El Autobús
Por Paco Valencia
Con el odio a cuestas abordó por la parte trasera del autobús. La noche lo colma de angustia, la lluvia le moja mientras se amarra a los fríos metales con las manos negras por el olvido. Se llena la nariz con el aire rancio del lugar, lo empuja a los pulmones para luego vomitarlo invisible.
Siente el peso sobre la espalda, las respiraciones en la nuca. Cierra los ojos e intenta imaginar no estar ahí. Abraza esperanzas, besa sueños y nada, sigue en el mismo lugar soportando el odio.
Las tardes grises tratan mal a los débiles de espíritu, lo sabe bien, los moja, los mete en la negra noche y los sube en espacios de aire turbio.
El bamboleo le regresa la mente, abre más los ojos, observa a su alrededor, se llena de imágenes, traga las facciones de sus obligados acompañantes, intenta reconocer las historias que los han llevado al lugar donde él también viaja.
Cree que la anciana del asiento delantero padece dolor de desamor y que sobre la cabeza lleva el luto del único amor de juventud. Los surcos en la cara, hablan del tiempo gastado en el hogar; tiene la certeza de que llegará a casa y beberá una taza de café, para después hundir la cabeza en la almohada. Y soñará con los hijos que no tuvo al lado del hombre que se fue con una mujerzuela en el vagón de los últimos treinta inviernos.
Furiosa, la lluvia golpea los vidrios del autobús, el agua toma por asalto las rendijas que en el metal el tiempo provocó. Mira afuera, ve la gente que se agolpa bajo tejados con antenas que apuntan al cielo antes gris, sonríe, es mejor el clima sordo del autobús que la lluvia en el pelo y en la ropa.
Vuelve a la tarea, la anciana ha quedado dormida recargando la cabeza sobre el cristal. Observa un poco más, detiene la vista en el hombre de traje pardo, intenta descubrir lo que lleva en el maletín que descansa en las piernas; ¿la hipoteca de la casa que costo una vida?, ¿revistas con mujeres de provocadores labios?, ¿el sueño de los justos?, ¿quién sabe?, en estos tiempos todo puede meterse en un maletín imitación de piel. Pasa la vista hacia el rostro del hombre del traje pardo. Párpados caídos y una vieja fractura en la nariz, no cabe duda, boxeador sin pólvora en los puños, hoy campeón molido a base de mordidas de realidad.

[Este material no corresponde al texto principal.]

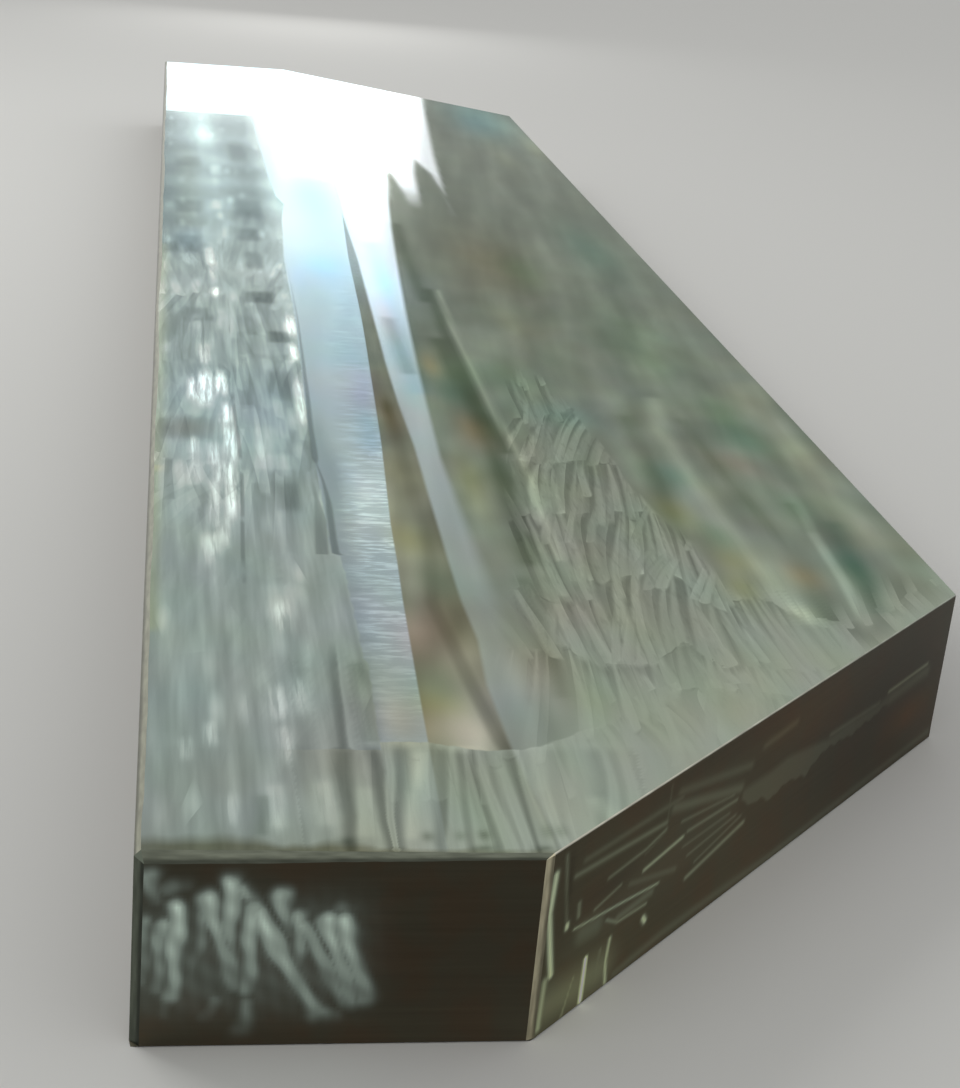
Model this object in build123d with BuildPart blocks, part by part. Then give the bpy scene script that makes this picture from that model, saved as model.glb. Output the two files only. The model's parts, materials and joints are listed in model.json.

El odio le baja a los talones, aprieta los puños, tiembla de muerte, repentino, pasa por su cabeza el viento húmedo de la princesa frente a él, recorre con los ojos la flor en botón, de arriba hacia abajo, de abajo hacia arriba, a veces, se detiene en la ternura de su entrepierna, en la miel del pecho, se le corta la respiración. La princesa lo descubre, responde con una mueca divertida a la lujuria del viajero observador, desabotona parte de su blusa, se arremanga la falda; lo invita a jugar, acepta el viajero, pero es interrumpido por el movimiento a su espalda. Dos “Sansones” se tocan el cuerpo y mientras se besan, entrelazan las lenguas que juegan como golondrinas a ras de suelo. Se funden en un abrazo... casi bello.
Tose como si el cuerpo entero le fuera a salir por la boca, reacciona, a su alrededor no hay princesa, ni “Sansones” que se aman, la lluvia arrecia en el interior del autobús.
Con el odio sobre el alma, el viajero se sienta en un rincón húmedo, los olores de los pasajeros se confunden. En la radio, el chofer escucha una canción de desamor, la traición de la canija, la que empacó el bistec con todo y refrigerador, vocifera Jaime López desde la podrida bocina.
Al otro lado, divertidos, dos estudiantes se mientan la madre, cortejan a la princesa con obscenidades cantadas al oído, la princesa contesta; sonríe, provoca, invita a la lujuria, se muerde el labio, descubre los muslos, ha llegado demasiado lejos, lo sabe cuando le saltan encima y le aprietan los senos, y la mancillan, y le roban el último litro de pureza. Furioso el viajero se levanta del rincón, descarga el odio contenido sobre los sabandijas, los desbarata con los puños y los arroja por la ventana, se refugia en el rincón, se oculta; la camisa ensangrentada delata el crimen.
Agotada la princesa se levanta y camina a tropezones por el pasillo de metal, se acerca al viajero, lo toma de la mano, le acaricia el rostro; lo besa apenas rozando los labios con la mejilla.
El viajero se levanta y le desgarra la ropa, con la lengua ardiente le recorre el cuerpo, hunde los dedos en la espesura de su pelo, le arranca el amor y le besa el cuello interminable, justo antes de llegar al clímax, el autobús se detiene, la oleada de gente que bajo se llevó a la princesa. De eso hace seis meses. No ha vuelto a verla. La extraña.